The body’s immune system has the capacity to identify external threats such as bacteria, viruses etc and differentiate them from host cells. Therefore, when the immune system is activated in the presence of these external threats, the system kills off these threats but does not cause any damage to normal cells of the host.

When cancer develops in the body, the immune system either does not identify the cancer as foreign and therefore does not try to destroy it or identifies it but is unable to kill it. The cancer also grows and mutates in such a way that it avoids detection by the immune system.

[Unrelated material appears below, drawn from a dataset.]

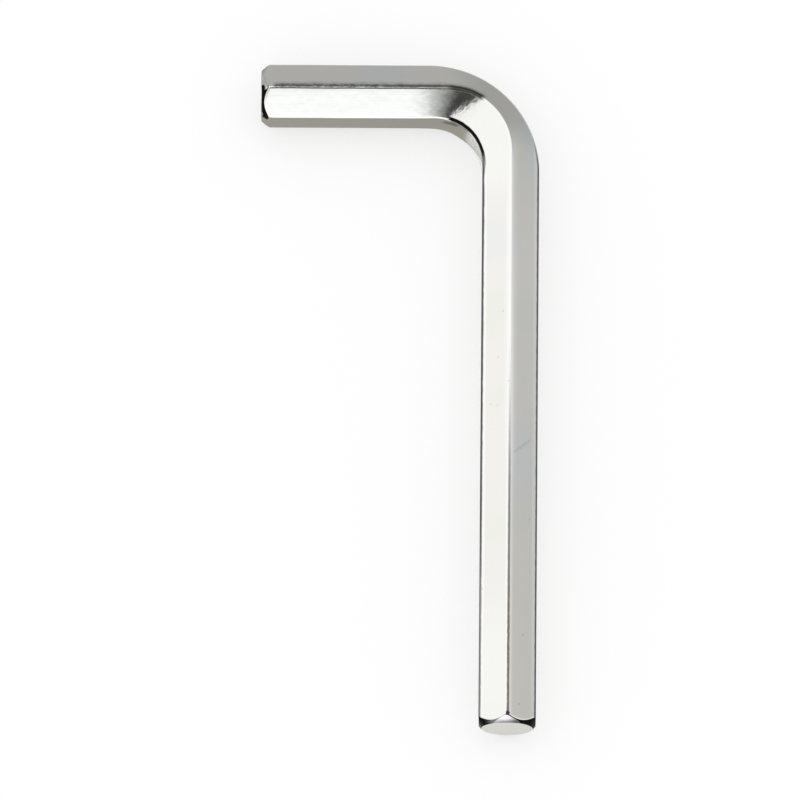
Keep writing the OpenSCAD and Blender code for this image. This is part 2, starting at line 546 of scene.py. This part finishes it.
line_foot_shade = corner_band_mask(INNER_TOP, width=0.18, raggedness=0.08, softness=0.1, shift=-0.02)
line_foot_shade = steel.product(line_foot_shade, steel.stretch(run, FOOT_STRETCH), 0.7)
crease_shade = steel.most(crease_shade, line_foot_shade)

# Where the bend squeezed the plating hardest, the inner flat is crazed and frosted beside the fold.
FROST_STRETCH = (-0.8, 1.4, 7.0, 10.0)
frost = steel.product(steel.stretch(run, FROST_STRETCH), steel.between(out, -3.75, -3.9))
frost = steel.product(frost, steel.between(up, -1.2, 1.0))
frost = steel.product(frost, steel.graded(steel.between(streaks, 0.35, 0.55), 0.7, 1.0))

# Painted highlights: the long arm is lighter beside its dark lines and along its ridge, and so is
# the bend's inside.
GLOW_STRETCH = (3.0, 8.0, 44.0, 60.0)
INNER_SHEEN_STRETCH = (-4.0, 0.0, 8.0, 17.0)
beside_outer = corner_band_mask(OUTER_TOP, width=0.75, raggedness=0.1, softness=0.4)
beside_inner = corner_band_mask(INNER_TOP, width=0.72, raggedness=0.1, softness=0.3)
beside_lines = steel.product(steel.most(beside_outer, beside_inner), on_long)
ridge_shine = corner_band_mask(RIDGE, width=0.28, raggedness=0.1, softness=0.3, shift=-0.12)
ridge_shine = steel.product(ridge_shine, steel.between(run, -1.8, -1.0))
ridge_glow = corner_band_mask(RIDGE, width=0.7, raggedness=0.05, softness=0.9, shift=0.3)
ridge_glow = steel.product(ridge_glow, steel.stretch(run, GLOW_STRETCH), 0.9)
inner_sheen = steel.product(steel.stretch(run, INNER_SHEEN_STRETCH), 0.6)
inner_sheen = steel.most(inner_sheen, steel.product(steel.between(run, 66.0, 80.0), 0.5))
inner_sheen = steel.product(inner_sheen, inner_side)
painted_shine = steel.most(beside_lines, ridge_shine, inner_sheen, ridge_glow)

# One shallow scratch across the outer facet of the long arm, and small specks all over.
SCRATCH_RUN = 51.3
SCRATCH_SLANT = 0.91
SCRATCH_WOBBLE = 0.6
SPECK_CELLS = 0.3
from_scratch = steel.figure("MULTIPLY_ADD", out, SCRATCH_SLANT, run)
wobble = steel.product(steel.figure("SUBTRACT", streaks, 0.5), SCRATCH_WOBBLE)
from_scratch = steel.off(steel.figure("ADD", from_scratch, wobble), SCRATCH_RUN)
scratch = steel.product(steel.between(from_scratch, 0.34, 0.06), steel.between(out, 0.2, 1.5))
scratch = steel.product(scratch, steel.between(up, 2.75, 3.15))
unrolled = steel.add("ShaderNodeCombineXYZ", {0: run, 1: steel.product(turn, HALF_CORNERS)}).outputs[0]
cell_feeds = {"Vector": unrolled, "Scale": SPECK_CELLS}
cells = steel.add("ShaderNodeTexVoronoi", cell_feeds, voronoi_dimensions="2D").outputs
chosen = steel.add("ShaderNodeSeparateXYZ", {0: cells["Color"]}).outputs[0]
specks = steel.product(steel.between(cells["Distance"], 0.07, 0.02), steel.between(chosen, 0.17, 0.1))
specks = steel.product(specks, steel.between(run, -9.0, -4.0))

# The ends: the chamfer is painted nearly black beside the scallops, a painted dark reflection, and
# the end face is dull with a painted highlight along its rim. Turns from the ridge and from the
# inner top flat's middle are in radians.
CHAMFER_ZONES = (0.6, 0.8, 2.5, 2.7)
EDGE_ZONES = (0.5, 0.8, 1.06, 1.14)
RIM_ZONES = (2.3, 2.6, 2.8, 3.0)
FOOT_ZONES = (-0.2, -0.05, 1.05, 1.2)
from_axis = steel.figure("SQRT", steel.figure("MULTIPLY_ADD", out, out, steel.product(up, up)))
from_top = steel.figure("SUBTRACT", turn, math.pi / 2)
from_inner = steel.off(turn, math.radians(120))
on_chamfer = steel.stretch(zone, CHAMFER_ZONES)
on_face = steel.between(zone, 2.5, 2.7)
on_edge = steel.stretch(zone, EDGE_ZONES)
on_edge = steel.product(on_edge, steel.most(long_half, steel.between(from_inner, 0.62, 0.52)))
on_rim = steel.product(steel.stretch(zone, RIM_ZONES), steel.between(steel.off(turn, math.pi / 2), 0.2, 0.6))

# On the long arm's chamfer a painted highlight widens from the ridge's foot down to the rim, with
# painted shade to one side, and the painted black fades to grey on the inner side. A small painted
# dark spot ends the ridge.
patch_half = steel.figure("MULTIPLY_ADD", from_axis, -0.66, 2.95)
chamfer_highlight = steel.figure("SUBTRACT", patch_half, steel.off(turn, math.pi / 2))
chamfer_highlight = steel.product(steel.between(chamfer_highlight, -0.03, 0.05), long_half)
patch_uneven = steel.graded(streaks, 0.66, 1.26)
patch_grey = steel.product(steel.between(from_axis, 4.05, 3.64), patch_uneven)
patch_grey = steel.product(patch_grey, steel.graded(steel.between(from_top, 0.5, 0.1), 0.6, 1.0))
patch_shade = steel.product(steel.between(from_top, 0.1, -0.36), steel.between(from_axis, 4.4, 3.7))
patch_shade = steel.product(patch_shade, patch_uneven)
inner_fade = steel.product(steel.between(from_top, 1.0, 0.48), steel.between(from_top, -0.04, 0.04))
inner_fade = steel.product(inner_fade, long_half)
foot = steel.between(steel.off(out, 0.1), 0.34, 0.16)
foot = steel.product(foot, steel.stretch(zone, FOOT_ZONES), long_half, steel.between(up, 3.6, 3.9))

# On the short arm's chamfer only a crescent beside the inner top flat is painted black, a painted
# dark reflection, with a gap at the ridge's foot. The rest is bright, with painted shade towards
# the outer side.
near_rim = steel.figure("MULTIPLY_ADD", from_top, 0.3, zone)
near_scallop = steel.product(steel.between(from_inner, 0.74, 0.62), steel.between(near_rim, 1.96, 1.84))
near_foot = steel.off(turn, math.pi / 2 - 0.07)
near_foot = steel.product(steel.between(near_foot, 0.16, 0.09), steel.between(zone, 1.42, 1.22))
near_scallop = steel.product(near_scallop, steel.beyond(near_foot))
short_plain = steel.product(steel.beyond(near_scallop), steel.beyond(long_half))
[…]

How does Immunotherapy work?

Immunotherapy consists of a number of drugs that modify the immune system by for example-identifying the cancer cells as foreign, by enhancing the potency of the immune system by altering the mechanism.

What are the different types of Immunotherapy available?

There are many different types of Immunotherapy available and some of these are listed below.

Checkpoint Inhibitors

These drugs are monoclonal antibodies (mabs) that attach themselves on the surface of cancer cells making them more visible to the immune system. The system then is enabled to kill the cancer cells. A number of these checkpoint inhibitors are available for treatment in cancer. They are usually used in stage 4 cancer and help to control the cancer and prolong life. They are not able to cure cancers completely. Some of the checkpoint inhibitors used include Nivolumab, Pembrolizumab, Atezolizumab, Avelumab, Durvalumab etc. The below diagram shows how the checkpoint inhibitors work. The T Cell receptor on the body’s immune cell (T Cell) binds with the antigen of the cancer cell. Also, below, the PD-1 receptor and PD-L1 ligand combine. This combination inhibits the destruction of the cancer cell by the T Cell. In the second image, there is blockage of the PD1 and PD-L1 by checkpoint inhibitors(either anti PD-1 or anti PD-L1). This then leads to activation of the T cell and destruction of the cancer cell.

PD-L1 Status

The level of PD-L1 present in the cancer can be checked with a test. This test is done in certain cancers when a drug such as Pembrolizumab is planned to be given. The result of the PD-L1 status come as a percentage and this allows the drug to be used in certain settings. PD-L1 testing is now done routinely in lung cancer patients.


Cytokines are substances that are normally produced by the immune system to boost the response. These cytokines such as Interleukin and Interferon when given as an injection can enhance the effect of the immune system on cancer and help to control it. Cytokines have been used as cancer treatments for a number of years. Their benefit is mild and are used in cancers of the skin(melanoma) and kidney.

Cancer Vaccines

This type of treatment involves injecting a vaccine treatment that has been primed with the patient’s own cancer. This vaccine helps control the cancer. This is an exiting mode of treatment but only one such treatment is currently available for Prostate cancer and has not been shown to be very effective.

Adoptive Cell Therapy

Car T Cell Therapy

A new type of immunotherapy and one of the types of adoptive cell therapy where the patient’s T lymphocytes (type of white blood cells) are removed from the bloodstream and are reprogrammed to express chimeric antigen receptors (CAR). These receptors are present on the surface of these T-cells and when injected back into the patient will enable the cells to track and kill cancer cells. This therapy has been found to be very effective and is used to treat certain blood cancers in children. It is currently very expensive.

Do Immunotherapy treatments have side effects?

Yes, immunotherapy treatments have side effects, some of them could be serious and life threatening. Saying that, overall the side effects of immunotherapy drugs in general are less than those of chemotherapy. Regular tests, especially blood tests are done to look for potential side effects of these drugs. When the immune system is activated or enhanced, there is a risk of the treatment damaging normal cells also and has to be closely monitored by blood tests and how the patient is feeling.

Do Immunotherapy treatments work every time?

Like all other treatments in cancer, immunotherapy treatments do not work in every patient. The chances of response to these drugs varies from the cancer being treated to the drug being used. In those patients where there has been a good response of the cancer to these treatments, these responses tend to last for a longer period of time.